Si que hay una razón… el pobre chico la rebusca en sus recuerdos, le tiende una trampa para que no se le escape y sobre ese árbol aceituna, sus ojos se tornan amarillos, las descargas constantes de recuerdos, dejan ese tipo de secuelas en el cuerpo, para que los santos puedan reconocerlos.
-Esta ciudad aun conserva el olor que deje la última vez que estuve.
- Como si las ciudades tuvieran olfato, no sea tan metafísico Rojo, dice una voz alta que sale en forma de humo de tabaco recostado en el árbol, -las ciudades, los pueblos, sólo piden una cosa, que se caminen, se ven en blanco y negro, y al final de la noche, no se vean, ya que se consumen en luces de neón.
- Pero estos ojos Juan, estos ojos recuerdan en blanco, ven en blanco, porque este lugar es blanco, la historia lo ha lavado todo, en Popayán no ha muerto nadie malo Juan, las placas no lo nombran, abre tus ojos…
-Cuidado dice Azul, si uno de los nuestro cierra los ojos corre el riesgo de no volverlos a levantar.
- Rojo, Popayán es amarillo yuca, almuerzo de 800 pesos, lo único blanco son los pocos arroces que no se quemaron y las páginas en los libros de historia, que le entrega a uno la profesora gorda en la primaria.
Las charlas se murieron en las escuelas, dijo Victoria, para calmar un poco el viento saliendo de la camioneta, Azul le entrega un helado, para tomar su puesto, al lado derecho, con la ventana completamente abierta, que evita cualquier contagio de enfermedades, comienza a cantar para diezmar el frió, mientras sus compañeros olfatean el rastro que han dejado sus pies o historias, para volver a esos pueblos en donde jamás han estado todos.
Como si fuera un día cualquiera, como si estuvieran desapareciendo, las gotas se hacen cada vez más punzantes y los cuerpos se arrinconan en el camión, buscan el calor de gatos que pueden ofrecer, Juan enciende un magarro que asfixia y calienta, Rojo teme que se prenda la camioneta y salgan volando en dirección al amanecer Ipialeño sin él, eso es lo que lo espanta que salgan sin él, como a Victoria le espanta, ser desterrada, de este mundo de formas que apenas esta identificando, como Juan le teme a ser olvidado, como a Azul…le teme a no ser nombrada…Las ventanas están opacas, por el aire que entra de la ventana de Azul, Rojo mira la ambigüedad de las montañas, no sabe si se hunden en los abismos o salen de ellos en busca de un cielo que cada vez esta mas cerca de sus pies.
XXX
Aunque las abuelas dicen que los hombres cuando jóvenes no se enamoran, esos chicos lo están de cada trocito de viaje, narran historias elocuentes de Bolívar arrojando pastusos por abismo, a lo que Juan responde con un patriotismo frenético.

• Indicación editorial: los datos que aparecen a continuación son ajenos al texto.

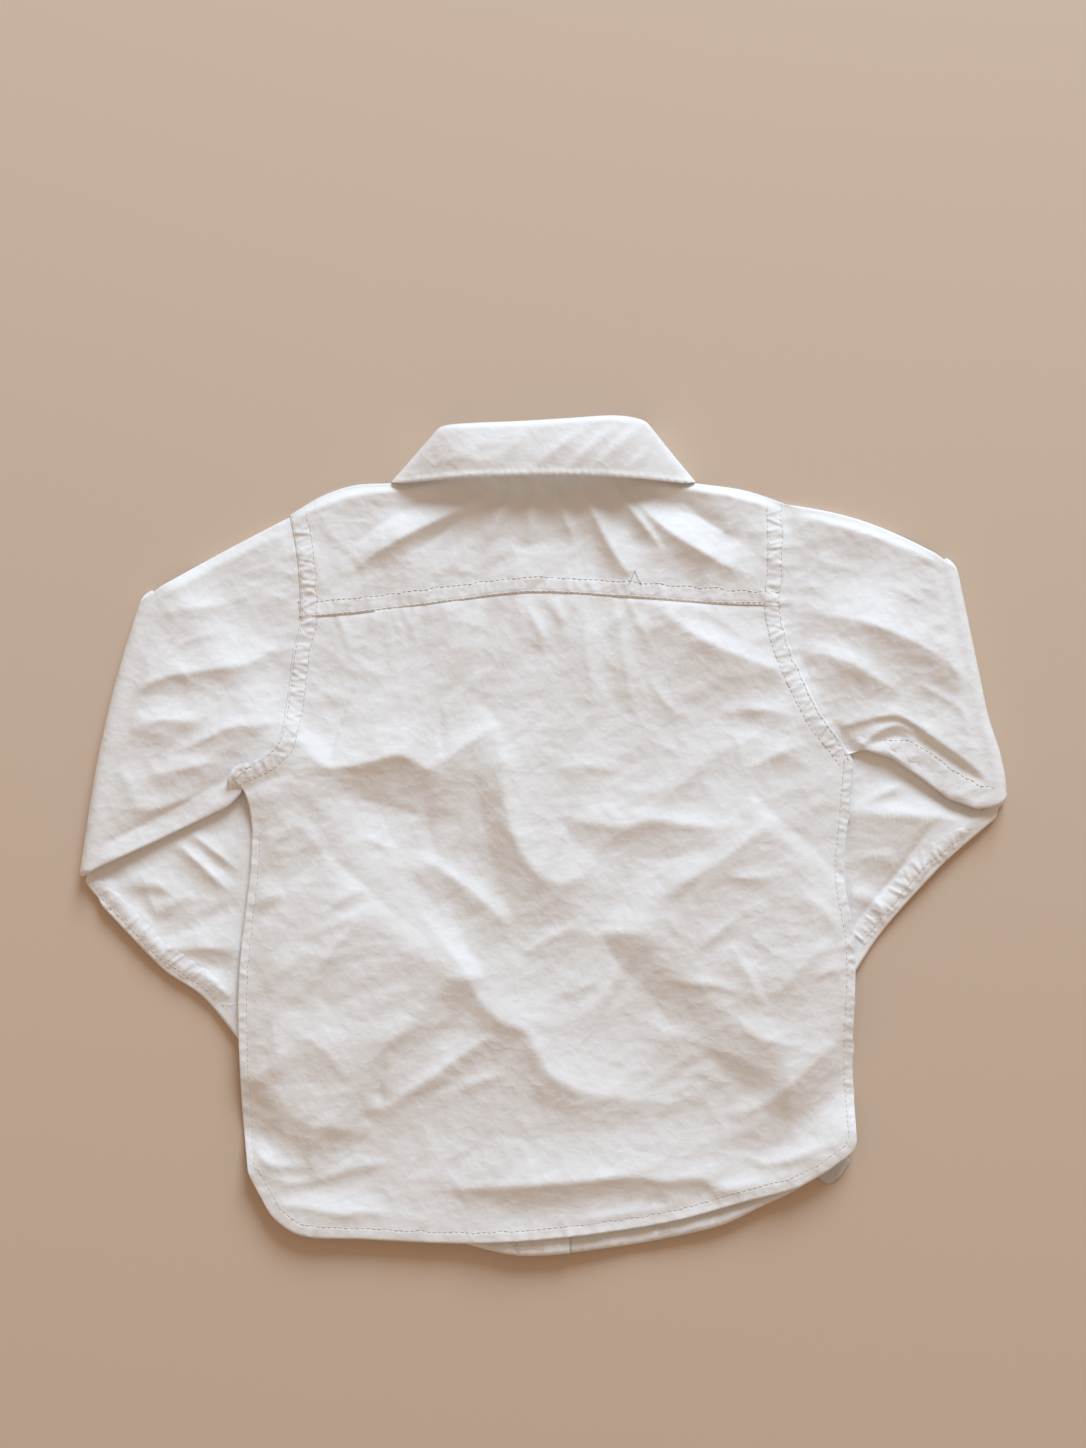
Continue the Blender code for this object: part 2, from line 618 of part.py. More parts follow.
def forearm_rings(sleeve):
    """The rings past the fold, lying on the surface until they rise to the cuff."""
    outward = away_from_body(sleeve)
    fold_top, fold_under = fold_ends(sleeve)
    seam_top, seam_under = cuff_seam(sleeve)
    outer_edge = spaced(spline((sleeve.under_end, *sleeve.elbow_edge, seam_under)), FOREARM_RINGS + 1)
    for index in range(1, FOREARM_RINGS + 1):
        t = index / FOREARM_RINGS
        top, under = fold_top + (seam_top - fold_top) * t, outer_edge[index]
        ring = oval(TUBE_HALF, np.linalg.norm(under - top))
        bow = sleeve.fold_bow * (1 - t) ** 2
        line = ring_line(top, under, bow, outward, ring[:, 0])
        floor = CUFF_FLOOR * smooth((t - CUFF_RISE_START) / (1 - CUFF_RISE_START))
        fell = FELL_RAISE * under_fell(ring) * smooth(2 * t)
        yield np.column_stack([line, floor + TUBE_HALF * (1 - ring[:, 1]) + fell])


def add_sleeve(sleeve, collection):
    """The sleeve as one tube: over the upper arm, round the fold, and back beneath."""
    outward = away_from_body(sleeve)
    fold_top, fold_under = fold_ends(sleeve)
    rings = list(arm_rings(sleeve))
    ring = oval(TUBE_HALF, np.linalg.norm(fold_under - fold_top))
    line = ring_line(fold_top, fold_under, sleeve.fold_bow, outward, ring[:, 0])
    for angle in np.linspace(0, math.pi, TURN_RINGS + 1)[1:]:
        rings.append(turn_ring(ring, line, angle, outward))
    rings.extend(forearm_rings(sleeve))
    tube(f"sleeve_{sleeve.side}", rings, sleeve.side == "right", collection)


def tube(name, rings, turn, collection):
    """An open-ended tube through rings of points, its wall grown inwards."""
    points = np.concatenate(rings)
    faces = grid_faces(len(rings), len(rings[0]), True)
    obj = make_object(name, points, faces, POPLIN, collection, turn=turn)
    thicken(obj, -1)


def add_cuff(sleeve, collection):
    """The cuff continues the sleeve past its seam."""
    seam_top, seam_under = cuff_seam(sleeve)
    end_top, end_under = np.array(sleeve.cuff_top), np.array(sleeve.cuff_under)
    gap = (end_top - seam_top) / CUFF_DEPTH * SEAM_GAP
    rings = []
    for t in np.linspace(0, 1, CUFF_RINGS + 1):
        top = seam_top + gap + (end_top - seam_top - gap) * t
        under = seam_under + gap + (end_under - seam_under - gap) * t
        ring = oval(CUFF_HALF, np.linalg.norm(under - top))
        line = ring_line(top, under, 0, gap, ring[:, 0])
        rings.append(np.column_stack([line, CUFF_FLOOR + CUFF_HALF * (1 - ring[:, 1])]))
    tube(f"cuff_{sleeve.side}", rings, sleeve.side == "right", collection)


def band_surface(rows, cells, lift_of):
    """A surface between the two edges that each row of a station table gives."""
    along = spaced(spline(rows), cells[0] + 1)
    first, second = along[:, :3], along[:, 3:6]
    points = []
    for t in np.linspace(0, 1, cells[1] + 1):
        place = first + (second - first) * t
        place[:, 2] = np.maximum(place[:, 2] + lift_of(along, t), WALL / 2)
        points.append(place)
    return np.array(points)


def add_collar(collection):
    """The leaf, turned down over the back and under the fronts, and its stand."""
    leaf_rows = [
        (s.roll_x, s.roll_y, s.roll_z, s.edge_x, s.edge_y, s.edge_z, s.lift) for s in LEAF_STATIONS
    ]
    leaf = band_surface(leaf_rows, LEAF_CELLS, lambda rows, t: rows[:, 6] * math.sin(math.pi * t))
    stand = band_surface(STAND_STATIONS, STAND_CELLS, lambda rows, t: 0)
    for name, surface in (("collar_leaf", leaf), ("collar_stand", stand)):
        rows, columns = surface.shape[:2]
        faces = grid_faces(rows, columns, False)
        obj = make_object(name, surface.reshape(-1, 3), faces, POPLIN, collection)
        thicken(obj, 0)


def add_button(name, x, y, z, collection):
    """A turned disc with a raised rim, facing down."""
    radius, height = BUTTON_RADIUS, BUTTON_HEIGHT
    rim = radius - BUTTON_RIM
    profile = (
        (0, height), (radius, height), (radius, 0), (rim, 0), (rim - BUTTON_DISH, BUTTON_DISH),
        (0, BUTTON_DISH),
    )
    points = [(across, 0, up) for across, up in profile]
    edges = [(i, i + 1) for i in range(len(points) - 1)]
    mesh = bpy.data.meshes.new(name)
    mesh.from_pydata((np.array(points) * MM).tolist(), edges, [])
    mesh.materials.append(finish_material(name, BUTTON))
    obj = bpy.data.objects.new(name, mesh)
    obj.location = (x * MM, y * MM, z * MM)
    collection.objects.link(obj)
    turned = obj.modifiers.new("turned", "SCREW")
    turned.steps = turned.render_steps = BUTTON_SIDES
    turned.use_merge_vertices = True
    turned.merge_threshold = 0.00001
    turned.use_smooth_shade = False


def add_buttons(collection):
    for index in range(BUTTON_COUNT):
        add_button(f"button_{index + 1}", 0, BUTTON_TOP_Y - index * BUTTON_PITCH, 0, collection)
    add_button("button_collar", 0, COLLAR_BUTTON_Y, 0, collection)
    for sleeve in SLEEVES:
        seam_top, seam_under = cuff_seam(sleeve)
        across = (np.array(sleeve.cuff_under) - seam_under) / 2
        place = seam_under + across + (seam_top - seam_under) * CUFF_BUTTON_PLACE
        add_button(f"cuff_button_{sleeve.side}", place[0], place[1], 0, collection)


def add_label(collection):
    """A small blank label of woven tape, lying on the surface past the hem."""
    hem_edge, free_edge = np.array(LABEL_HEM_EDGE), np.array(LABEL_FREE_EDGE)
    left, right = np.stack([hem_edge, free_edge], axis=1)
    plan = patch(hem_edge, free_edge, left, right, LABEL_CELLS)
    panel("care_label", plan, np.zeros(plan.shape[:2]), collection, LABEL)


def main():
    for obj in list(bpy.data.objects):
        bpy.data.objects.remove(obj)
    shirt = bpy.data.collections.new("shirt")
    bpy.context.scene.collection.children.link(shirt)
    add_back(shirt)
    add_yoke(shirt)
    add_front("left", shirt)
    add_front("right", shirt)
    add_band("band_buttonhole", BUTTONHOLE_BAND_Z, shirt)
    add_band("band_button", BUTTON_BAND_Z, shirt)
    for sleeve in SLEEVES:
        add_sleeve(sleeve, shirt)
        add_cuff(sleeve, shirt)
    add_collar(shirt)
    add_buttons(shirt)
    add_label(shirt)


main()
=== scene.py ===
"""The look of a small child's white woven shirt that lies crumpled, face down.

Lengths are in millimetres until a mesh is made. +X is to the right of the back, +Y towards
the collar and +Z up, as in the frame. Each cloth piece is a thin shell on its solid's form.
"""

import math
from collections import namedtuple

import bpy
import numpy as np
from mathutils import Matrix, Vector


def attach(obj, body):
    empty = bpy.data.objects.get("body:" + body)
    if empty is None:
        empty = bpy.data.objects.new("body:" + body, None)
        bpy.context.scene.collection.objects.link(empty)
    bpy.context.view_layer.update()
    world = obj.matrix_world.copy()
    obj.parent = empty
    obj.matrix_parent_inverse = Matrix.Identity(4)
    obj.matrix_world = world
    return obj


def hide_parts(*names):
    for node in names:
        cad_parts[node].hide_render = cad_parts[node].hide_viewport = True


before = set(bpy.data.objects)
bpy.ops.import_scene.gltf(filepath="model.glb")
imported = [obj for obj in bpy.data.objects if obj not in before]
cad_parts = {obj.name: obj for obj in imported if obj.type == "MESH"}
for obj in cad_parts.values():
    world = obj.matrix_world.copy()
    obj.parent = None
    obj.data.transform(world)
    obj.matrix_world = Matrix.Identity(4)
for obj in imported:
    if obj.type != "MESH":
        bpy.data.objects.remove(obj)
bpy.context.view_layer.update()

MM = 0.001
CLOTH = 0.35
CAMERA_AXIS = np.array([0, 50.4])
CAMERA_HEIGHT = 905
CAMERA_LENS = 50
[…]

Remolino que trae la imaginación, de los que lo ignoran todo, por ese acceso divino a verlo todo.
Fue rápido, como llegaron, como se fueron, las cantatas y palabrerías de los días caminantes, desconociendo el origen de la camioneta, que Victoria trajo en su mochila el miércoles cuando decidió embarcarse a esta aventura. Han dejado un retazo de historia y recuerdos añejándose en las montañas inexplicables de Rojo, recopiladas por cada panorama visto en Juan, el clima muscusianao de las noches y las tardes, el calor caribe de las mañanas, el rompecabezas que es el campo, donde quieren dormir.
-Ya llegamos a Ipiales preguntan Azul y Victoria en coro
- A la vuelta de esa montaña, responden en coro Rojo y Juan.